COULDA, WOULDA, SHOULDA
(after each loss, three things that might have made a difference)
If Joe Biagini COULDA just done as you’re taught in PFP and thrown the ball to the base instead of worrying about who’s going to catch the throw, he starts a taylor-made double play and his six-run first inning disaster does not materialize. Usually preternaturally calm between the lines, Biagini fielded Brandon Phillips’ comebacker, then turned to start the DP and saw that both Ryan Goins and Devon Travis were racing to cover second base at the same time. That image screwed up his throwing rhythm, and caused him to nearly lob the ball over Travis’ head, with both runners ending up safe instead. Visibly rattled and upset with himself after his error, he walked the next two batters, then allowed a bases-clearing double and a home run before Braves hitters started to get tired and feel sorry for him. By then it was far, far too late.
Ezequiel Carrera WOULDA really helped Biagini out if he had not trotted out his drunken kangaroo impression while ‘attempting’ to catch Nick Markakis’ ball down the left field line in the first inning. On a play like that, Carrera should have run to the fence, found the wall and then make an attempt for the ball. For a player with a right-handed glove, this was a far more catchable ball than the tornado of ineptitude he turned it into. I’m not entirely sure what his thought process was on this play, but don’t let your children see the replay – it is deeply disturbing and might cause nightmares. If that ball is caught (ha ha) and Zeke’s party tricks are saved for another part of the game, the inning likely does not unravel as badly as it did, perhaps keeping the game within striking distance for the Blue Jays.

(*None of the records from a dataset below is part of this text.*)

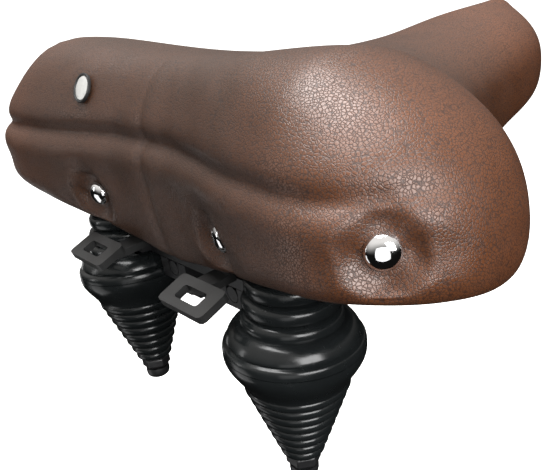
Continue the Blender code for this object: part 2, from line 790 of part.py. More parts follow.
def cone_inside(height):
    """The inner radius of the cone's stepped part."""
    share = (height - FOOT) / (CONE_SHOULDER - FOOT)
    return CONE_LAST_RING - BOOT_WALL + (CONE_FIRST_RING - CONE_LAST_RING - 0.0010) * share


def make_cone(word, axis):
    """The stepped rubber cone round the coil, from the rim down to the collar."""
    rings = 7
    outer = [(BOOT_RADIUS, 0.0), (BOOT_RADIUS, -0.0042), (BOOT_RADIUS - 0.0035, -0.0085)]
    for i in range(rings):
        share = i / (rings - 1)
        radius = CONE_FIRST_RING + (CONE_LAST_RING - CONE_FIRST_RING) * share
        height = CONE_SHOULDER + (FOOT + 0.0032 - CONE_SHOULDER) * share
        outer += [(radius, height), (radius - 0.0008, height - 0.0026)]
    outer[-1] = (CONE_LAST_RING - 0.0004, FOOT)
    inner = [
        (cone_inside(FOOT), FOOT),
        (cone_inside(CONE_SHOULDER), CONE_SHOULDER),
        (BOOT_RADIUS - BOOT_WALL - 0.0006, -0.0060),
        (BOOT_RADIUS - BOOT_WALL, 0.0),
    ]
    smooth_faces(turned(f"{word}_boot_cone", outer + inner, "boot_rubber", axis))


def make_coil(word, axis):
    """A conical spring from the seat down to the foot washer, clear of the cone's inside."""
    top = SEAT_TOP - SEAT_THICKNESS - COIL_WIRE / 2 - GAP
    foot = FOOT + 0.0012 + COIL_WIRE / 2 + GAP
    per_turn = 12
    count = int(COIL_TURNS * per_turn) + 1
    curve = bpy.data.curves.new(f"{word}_coil_spring", "CURVE")
    curve.dimensions = "3D"
    curve.bevel_depth = COIL_WIRE / 2
    curve.bevel_resolution = 2
    curve.use_fill_caps = True
    spline = curve.splines.new("POLY")
    spline.points.add(count - 1)
    for i in range(count):
        turn = 2 * math.pi * i / per_turn
        height = top + (foot - top) * i / (count - 1)
        radius = min(COIL_TOP_RADIUS, cone_inside(height) - COIL_WIRE / 2 - 0.0005)
        spline.points[i].co = (radius * math.cos(turn), radius * math.sin(turn), height, 1)
    place(f"{word}_coil_spring", curve, "zinc_steel", axis)


def make_bolt(word, axis):
    """The long bolt: its head on the yoke's washer, its thread down to the end nut."""
    washer_top = YOKE_LOCAL + YOKE_THICKNESS / 2 + GAP + BOLT_WASHER_THICKNESS
    seat = washer_top + GAP
    end = FOOT - COLLAR_LENGTH - END_NUT_LENGTH * 0.55
    profile = (
        (0, seat + BOLT_HEAD_HEIGHT),
        (BOLT_HEAD_RADIUS * 0.7, seat + BOLT_HEAD_HEIGHT),
        (BOLT_HEAD_RADIUS, seat + BOLT_HEAD_HEIGHT * 0.5),
        (BOLT_HEAD_RADIUS, seat),
        (BOLT_RADIUS, seat),
        (BOLT_RADIUS, end),
        (0, end),
    )
    turned(f"{word}_spring_bolt", profile, "zinc_steel", axis, steps=SMALL_STEPS, ring=False)
    bore = BOLT_RADIUS + GAP
    ring = (
        (0.0062, washer_top),
        (0.0062, washer_top - BOLT_WASHER_THICKNESS),
        (bore, washer_top - BOLT_WASHER_THICKNESS),
        (bore, washer_top),
    )
    turned(f"{word}_bolt_washer", ring, "zinc_steel", axis, steps=SMALL_STEPS)
    foot_radius = cone_inside(FOOT) - GAP
    foot = ((foot_radius, FOOT + 0.0012), (foot_radius, FOOT), (bore, FOOT), (bore, FOOT + 0.0012))
    turned(f"{word}_foot_washer", foot, "zinc_steel", axis, steps=SMALL_STEPS)


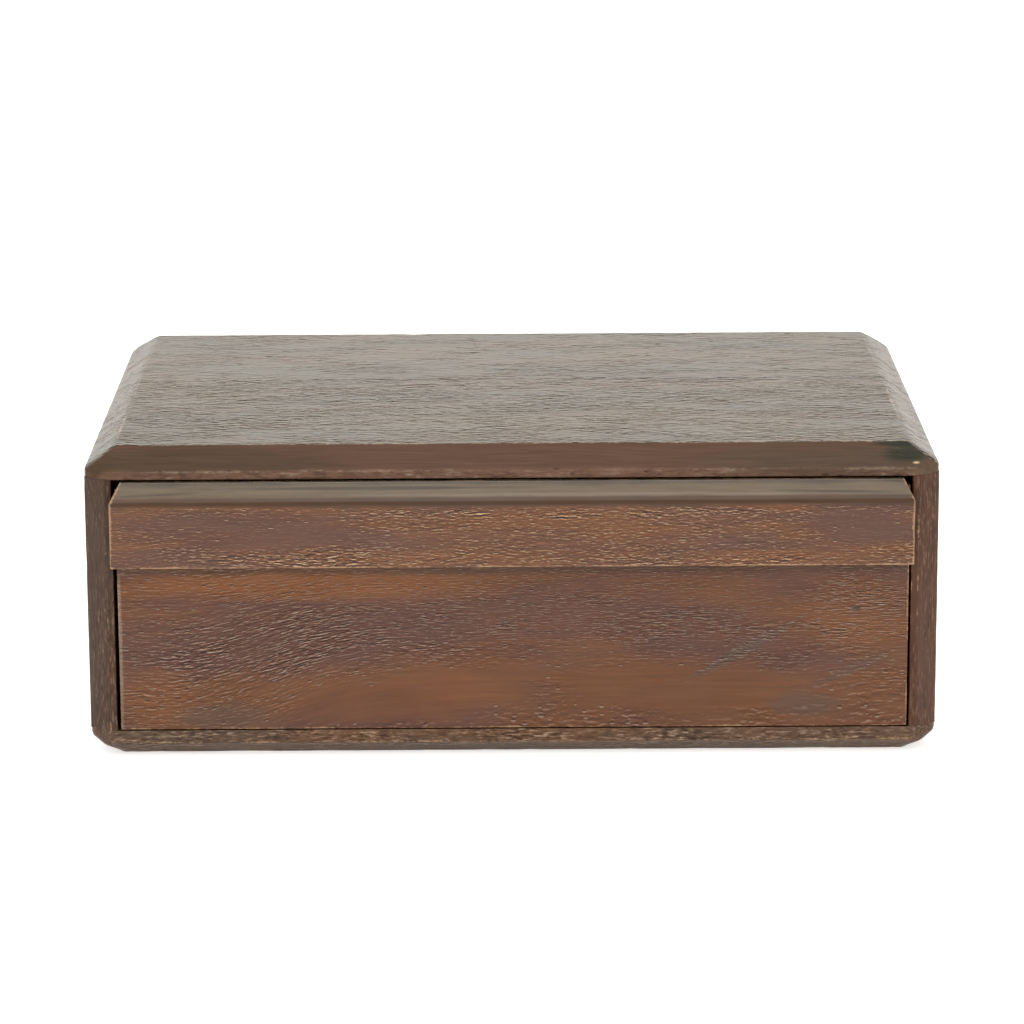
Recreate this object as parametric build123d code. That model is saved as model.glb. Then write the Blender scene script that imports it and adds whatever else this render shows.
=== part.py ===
from build123d import *
import os

# Wooden puzzle box: a six-sided case of glued boards with one drawer. A pull batten runs across
# the drawer front. It looks fixed, but it rides on two keys that pass through slots in the
# drawer front to a latch bar behind. Sliding the batten to the left pushes the bar's tongue into
# a mortise in the left side of the case and locks the drawer. The box is modelled unlocked.
#
# Millimetres. +X is the box's right seen from the front, +Y the rear, +Z up. The origin is the
# middle of the whole box, batten included, on the surface that it stands on.

# Case
WIDTH, CASE_DEPTH, HEIGHT = 300.0, 213.0, 111.0
SIDE_T, TOP_T, BOTTOM_T, BACK_T = 10.0, 10.2, 9.5, 10.0
TOP_SEAM, BOTTOM_SEAM = 119.0, 96.0  # glue lines, measured back from the front face
SIDE_CUT_X, TOP_CUT_Z, BOTTOM_CUT_Z = 10.5, 6.7, 6.2  # chamfers along the two long sides
FACE_CUT_Y, FACE_CUT_X, FACE_CUT_TOP_Z, FACE_CUT_BOTTOM_Z = 5.4, 7.5, 7.5, 5.0  # front and rear
FRONT_TOP_CUT_Y, REAR_TOP_CUT_Y = 10.0, 7.5  # the upper chamfers reach further across the top

# Dowels that hold the case
DOWEL_R, DOWEL_LENGTH, DOWEL_IN_CAP = 2.5, 16.0, 4.5
DOWEL_FROM_FRONT = (25.0, 80.0, 140.0, 190.0)
BACK_DOWEL_Z = (30.0, 55.0, 80.0)
BACK_DOWEL_FROM_REAR = 5.6

# Drawer
GAP_LEFT, GAP_RIGHT, GAP_BELOW, GAP_ABOVE, GAP_BEHIND = 1.2, 0.7, 0.4, 3.3, 0.4
FRONT_T, REBATE, DRAWER_SIDE_T, DRAWER_BACK_T = 10.0, 6.0, 8.0, 8.0
RUNNER_T, RUNNER_W, RUNNER_SETBACK, RUNNER_CLEARANCE = 2.5, 12.0, 14.0, 0.2
DRAWER_SIDE_TOP, DRAWER_BACK_TOP = 78.0, 97.0
PANEL_T, PANEL_RISE, PANEL_GROOVE, FRONT_GROOVE = 4.0, 3.8, 3.0, 4.0
PIN_R, PIN_LENGTH = 0.7, 16.0
FRONT_PIN_Z, BACK_PIN_Z = (28.0, 48.0, 68.0), (34.0, 60.0)
PANEL_PIN_X, PANEL_PIN_LENGTH = (-96.0, -32.0, 32.0, 96.0), 12.0

# Kickers above the drawer sides and the rail that stops the drawer
KICKER_W, KICKER_CLEARANCE, KICKER_SETBACK = 8.0, 0.6, 24.0
STOP_SETBACK, STOP_DEPTH, STOP_BOTTOM = 24.0, 12.0, 92.0

# Pull batten, which stands proud of the drawer front
BATTEN_HALF, BATTEN_PROUD, BATTEN_GAP = 140.3, 8.0, 0.15
BATTEN_BOTTOM, BATTEN_SHOULDER, BATTEN_TOP, BATTEN_CREST = 70.5, 93.8, 100.1, 1.6
BATTEN_CLIP_X, BATTEN_CLIP_Z = 3.4, 6.3
SHOULDER_R, CREST_R, LOWER_R = 2.2, 0.7, 0.8

# Sliding latch behind the batten
LATCH_TRAVEL = 5.0
KEY_X, KEY_W, KEY_BOTTOM, KEY_TOP, KEY_IN_BATTEN = 70.0, 12.0, 83.0, 89.0, 4.5
SLOT_CLEARANCE = 0.4
BAR_GAP, BAR_T, BAR_BOTTOM, BAR_TOP, BAR_END = 0.3, 8.0, 79.0, 93.0, 84.0
TONGUE_SETBACK = 0.4  # tongue tip behind the drawer side's outer face when unlocked
MORTISE_DEPTH, MORTISE_CLEARANCE = 4.6, 0.6
PEG_R, PEG_MARGIN = 1.25, 0.5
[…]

There are some fans who are constantly trumpeting for Carrera to be an everyday player on the Jays and can’t understand what baseball folks mean when they say he’s probably just a fourth outfielder on a decent team. Those fans SHOULDA seen him run the bases in the fifth inning tonight. With runners at first and second and two out and the score now 6-3, Justin Smoak hit a slow roller to third base that Jace Peterson would not have been able to make a play on. Instead of simply steering himself behind Peterson to touch third safely and load the bases, Carrera rammed into Peterson as he attempted to make the play, getting himself called out for interference and ending the Jays’ last realistic comeback shot of the game. How you can be a 30 year old player in the major leagues and not know that the fielder has the right of way while attempting to make a play is beyond comprehension. Playing every day due to injuries is exposing why three other teams gave up on Carrera and is highlighting his flaws through overexposure. Put in the right situation, he can help a team. 500 at-bats in a season is not the right situation.
NOTES FROM MY COUCH
I think I’d be a little pissed, too if I were Kurt Suzuki after Jose Bautista’s gratuitous bat flip to celebrate a meaningless solo home run that made the game 8-4 in the 8th inning. There was no reason for him to be standing there and admiring it or for flipping the bat. While I like that Bautista spoke to the Braves catcher after he touched home plate and seemed to accept culpability and diffuse the situation, it was nonetheless a graceless move by the struggling slugger. Jose Bautista should know better than anyone when the right time is to celebrate a big home run. Hitting an insignificant solo shot when your team was losing by five runs in a game in mid-May while you’re hitting .208 and your pitchers have hit 7 Atlanta batters the last few games is definitely not that time.
He’s an imperfect player, but I don’t recall many second basemen who have made more flashy great plays in their careers than Brandon Phillips. He made another beauty tonight, barehanding a catch and throw in the sixth inning to turn a slick double play on Ryan Goins.
Not sure why Kevin Pillar was so upset after he was struck out in the seventh inning by a quick pitch from Braves reliever Jason Motte. With no one on base Motte has no obligation to come to a complete stop and Pillar was clearly settled in at the plate. It is exactly what Marcus Stroman has been doing this season. I suspect he was just letting a frustrating few days get to him. Imagine how those of us who had to watch this mess feel.
This was, frankly, an embarrassing game to be a Jays fan. A shamefully feeble starting lineup that somehow failed to meet even the modest expectations set for them, committing three errors, making boneheaded plays and then behaving like dicks. This was not the situation I was hoping for after watching the sweep of Seattle and returning from Pittsburgh (which, by the way, has the nicest ballpark in MLB – highly recommended. I suggest you find out when Toronto is playing Atlanta next season and take a road trip there during that exact time. Just make sure you go for the entire series, otherwise you’ll wish you were still there.)
Special thanks to my buddies Geoffrey Pounsett and Adam O’Byrne for their outstanding contributions to this blog in my stead over the last few days. It was a nice treat for my readers to have a chance to see some intelligent writing for a change.